(Stored data)
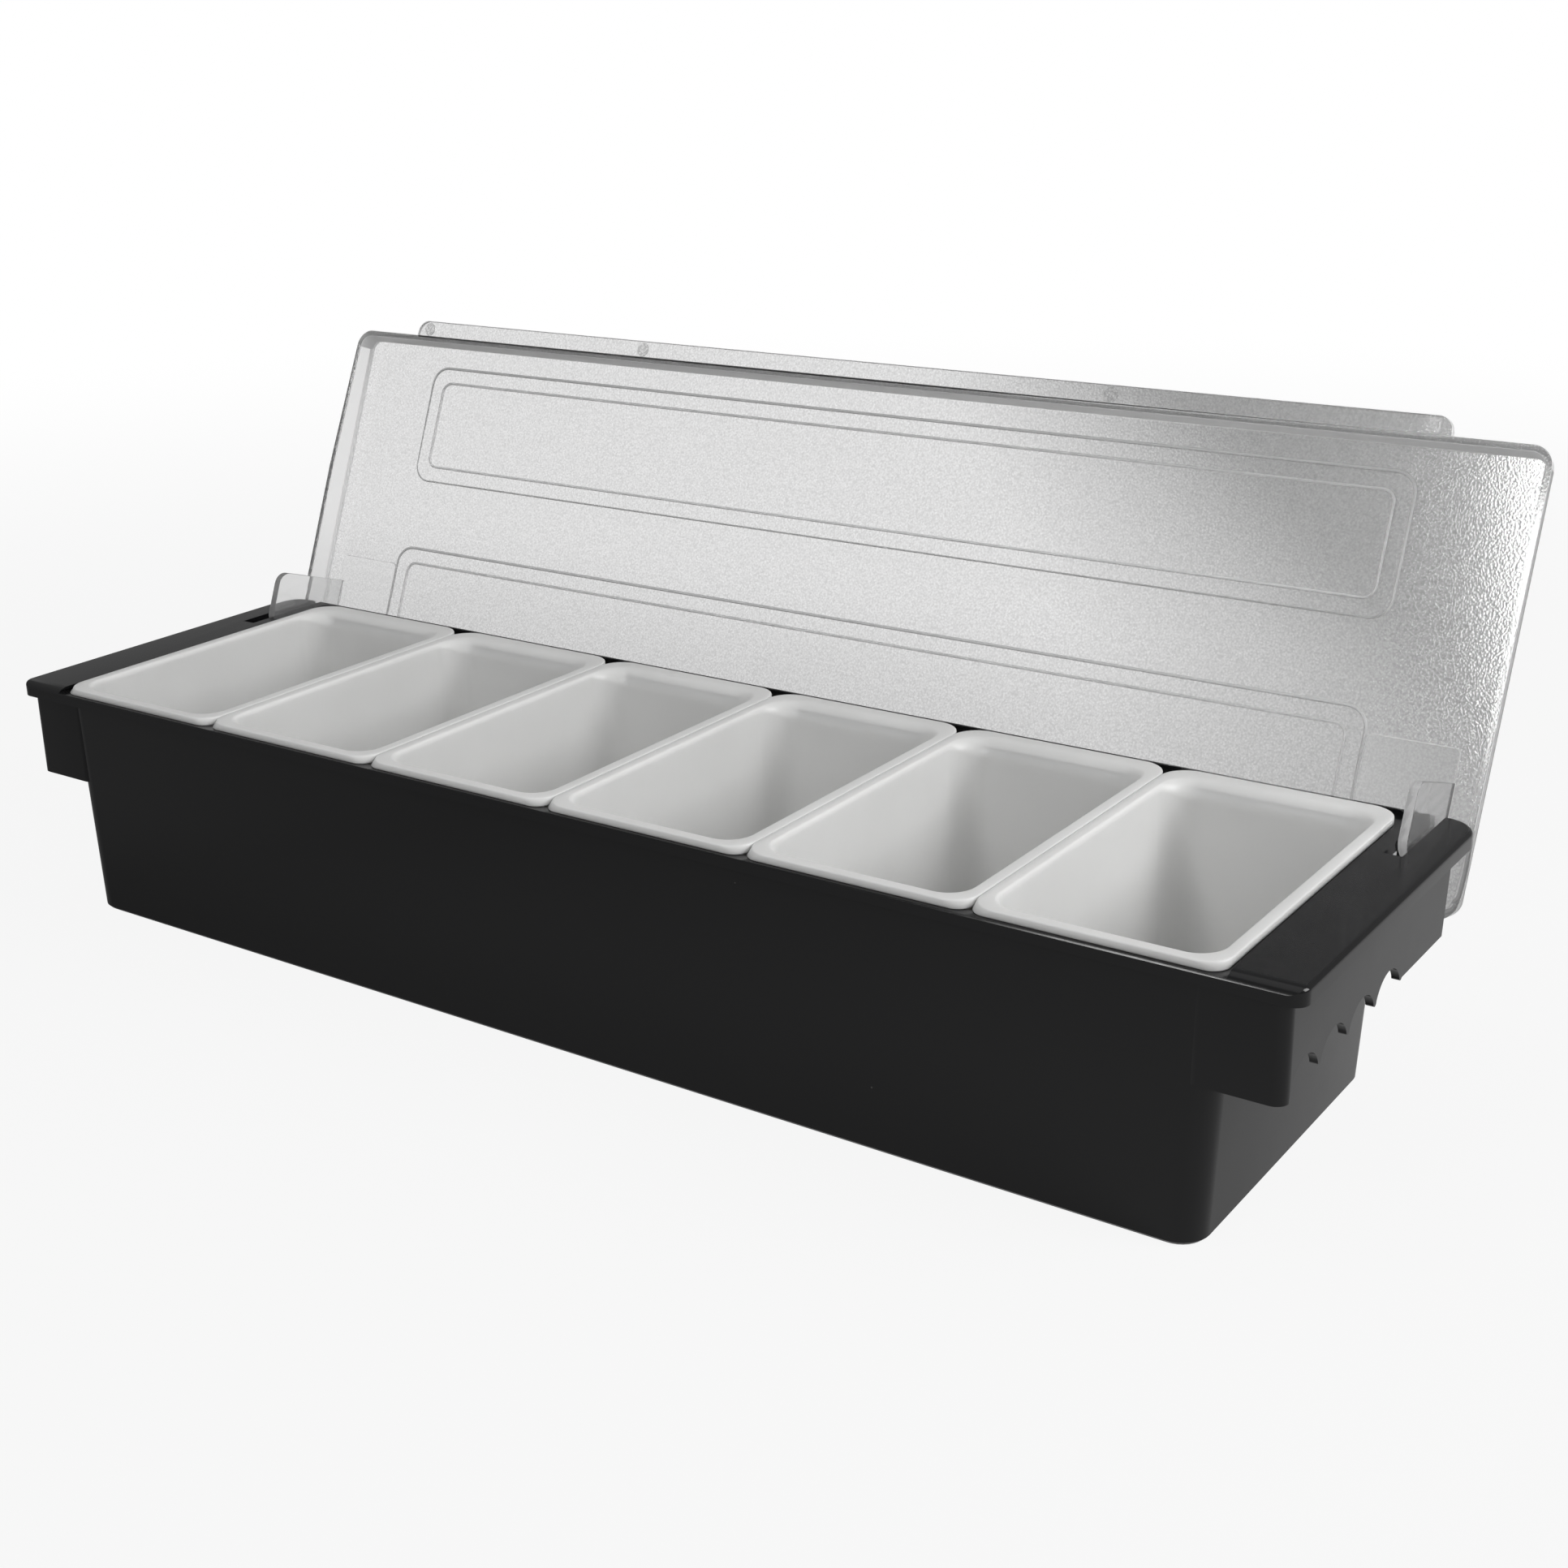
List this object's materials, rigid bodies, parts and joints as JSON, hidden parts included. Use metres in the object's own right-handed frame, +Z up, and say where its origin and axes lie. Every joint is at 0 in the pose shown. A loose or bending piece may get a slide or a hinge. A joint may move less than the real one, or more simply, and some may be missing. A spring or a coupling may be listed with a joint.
{
  "type": "compartment spice box",
  "caption": "Black housing with a row of drop-in translucent trays under one clear hinged lid, which stands open on its stop",
  "frame": {"origin": "on the underside, below the centre of the flange", "axes": "+X along the box to the right, +Y to the hinge at the back, +Z up"},
  "size_m": [0.495, 0.1914, 0.1928],
  "materials": {
    "housing_plastic": "glossy injection-moulded black ABS",
    "tray_plastic": "translucent white polyethylene with a satin surface",
    "lid_plastic": "clear styrene with a fine pebble texture"
  },
  "bodies": {
    "base": {"housing": "housing_plastic", "tray_1": "tray_plastic", "tray_2": "tray_plastic", "tray_3": "tray_plastic", "tray_4": "tray_plastic", "tray_5": "tray_plastic", "tray_6": "tray_plastic"},
    "lid": {"lid": "lid_plastic"}
  },
  "joints": [
    {"name": "lid_hinge", "type": "hinge", "parent": "base", "child": "lid", "pos_m": [0, 0.056, 0.0741], "axis": [1, 0, 0], "range_deg": [0, 112.5]}
  ]
}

(What the task requires)
List all lines where "joints" occurs.

(Task response)
List this object's materials, rigid bodies, parts and joints as JSON, hidden parts included. Use metres in the object's own right-handed frame, +Z up, and say where its origin and axes lie. Every joint is at 0 in the pose shown. A loose or bending piece may get a slide or a hinge. A joint may move less than the real one, or more simply, and some may be missing. A spring or a coupling may be listed with a joint.
  "joints": [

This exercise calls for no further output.